Code Pipeline for using multiple feature selection methods for classification purpose
This notebook is a one stop shop for ML based feature selection for classification purpose. Once the master data is prepared, we can use this notebook to try out 8 feature selection techniques and combine their results
- Install/Import necesarry packages
- Load custom functions
- Input user defined metrics
- Import dataset
- Profiling and EDA
- Drop unwanted fields and convert column types
- Null Treatment
- Treating categorical features (one hot encoding, WOE encoding)
- Train/Test/OOT Split
Methods:
- Correlation: Pearson, Point Bi-Serial, Cramer's V reading materials
- Weight of Evidence and Information Value reading materials
- Beta Coefficients reading materials
- Lasso Regression reading materials
- Recursive Feature Selection reading materials
- Sequential Feature Selector reading materials
- BorutaPy reading materials
- BorutaShap reading materials
Features selected by majority of the methods will be picked for modelling.Users can select all methods or a subset of them
We are using the (default of credit card clients) data. It has 30,000 records on customer default payments in Taiwan and has 23 features:
- Amount of the given credit (NT dollar): it includes both the individual consumer credit and his/her family (supplementary) credit.

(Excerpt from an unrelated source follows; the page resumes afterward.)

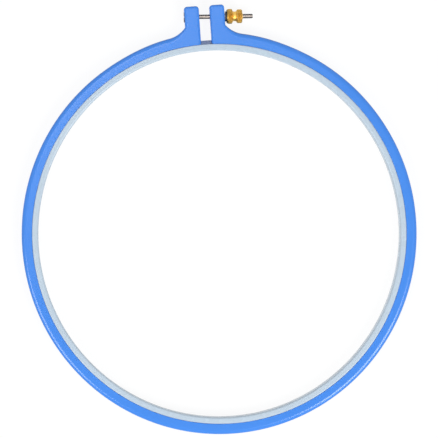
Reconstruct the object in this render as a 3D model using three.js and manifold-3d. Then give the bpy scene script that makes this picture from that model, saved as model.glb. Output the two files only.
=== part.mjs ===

- Gender (1 = male; 2 = female).
- Education (1 = graduate school; 2 = university; 3 = high school; 4 = others).
- Marital status (1 = married; 2 = single; 3 = others).
- Age (year).
- History of past payment. We tracked the past monthly payment records (from April to September, 2005) as follows: X6 = the repayment status in September, 2005; X7 = the repayment status in August, 2005; . . .;X11 = the repayment status in April, 2005. The measurement scale for the repayment status is: -1 = pay duly; 1 = payment delay for one month; 2 = payment delay for two months; . . .; 8 = payment delay for eight months; 9 = payment delay for nine months and above.
- Amount of bill statement (NT dollar). X12 = amount of bill statement in September, 2005; X13 = amount of bill statement in August, 2005; . . .; X17 = amount of bill statement in April, 2005.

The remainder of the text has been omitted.